Write out, unaltered, each line from the top of the records below down to the line where "side faces -X." appears, that line included.

**MATERIALS PROVIDED**:
::::
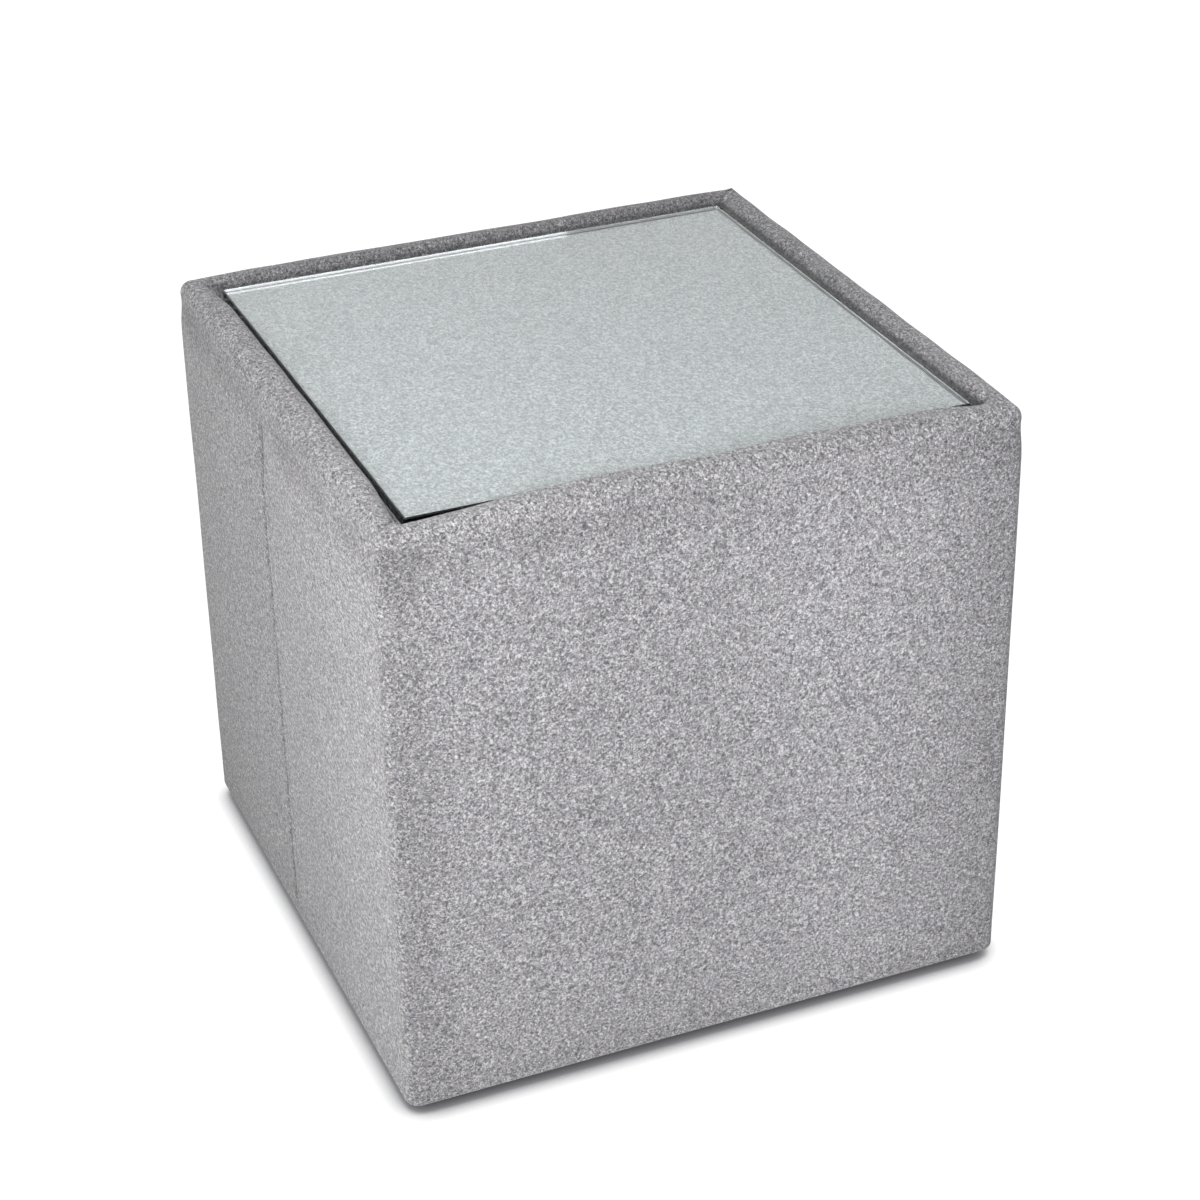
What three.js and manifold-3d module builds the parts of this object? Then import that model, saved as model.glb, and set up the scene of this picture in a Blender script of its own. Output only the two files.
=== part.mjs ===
// Upholstered storage cube: a padded box covered in felt, with a lift-out lid board that carries
// a loose glass top. Millimetres, +Z up. The origin is on the floor under the middle of the box,
// the front faces -Y and the left side faces -X.

import * as THREE from 'three';
import { mergeVertices } from 'three/addons/utils/BufferGeometryUtils.js';
import Module from 'manifold-3d';

const wasm = await Module();
wasm.setup();

// Overall size.
const WIDTH = 450; // outside of the felt, both ways
const HEIGHT = 440; // floor to the top of the rim
const FLOOR_CLEARANCE = 6; // floor to the felt under the base
const GAP = 0.3; // between pieces that touch
const RUN_OUT = 1; // how far a cutting solid runs past the face that it opens
const SAME_POINT = 0.03; // outline points closer than this are one
const HALF = WIDTH / 2;

// Thickness of the layers.
const FELT = 1.5;
const FOAM = 10;
const RIM_FOAM = 14;
const PANEL = 12;
const THIN_CLOTH = 0.8; // dust cover under the base and the lid's underside
const LINING = 1;
const FLOOR_BOARD = 2.5;
const GLASS = 8;
const LID_FELT = 1.2;
const LID_FOAM = 3;
const LID_BOARD = 12;

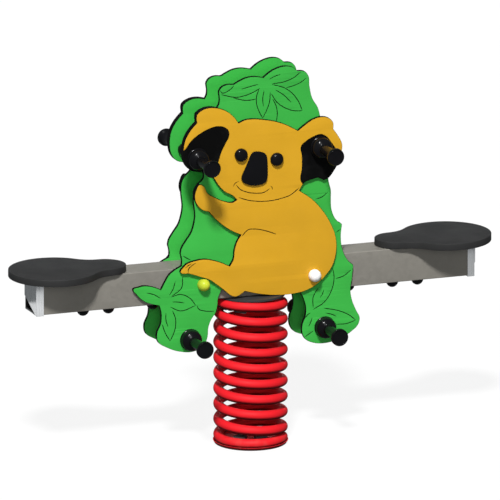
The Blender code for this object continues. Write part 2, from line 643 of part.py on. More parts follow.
::::
**EXERCISE OUTPUT**:
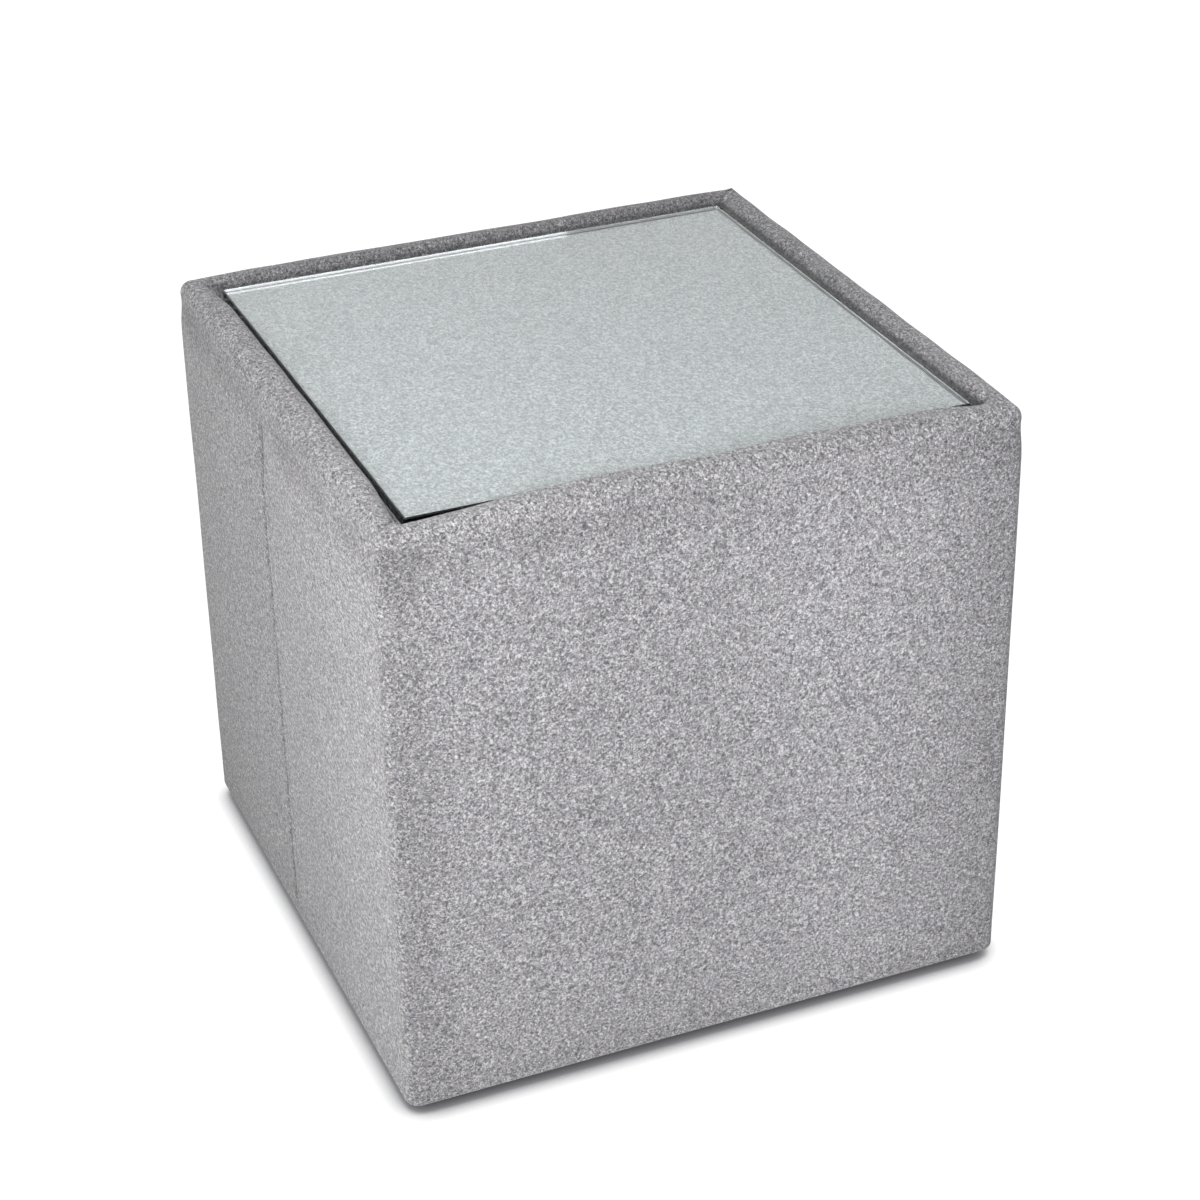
What three.js and manifold-3d module builds the parts of this object? Then import that model, saved as model.glb, and set up the scene of this picture in a Blender script of its own. Output only the two files.
=== part.mjs ===
// Upholstered storage cube: a padded box covered in felt, with a lift-out lid board that carries
// a loose glass top. Millimetres, +Z up. The origin is on the floor under the middle of the box,
// the front faces -Y and the left side faces -X.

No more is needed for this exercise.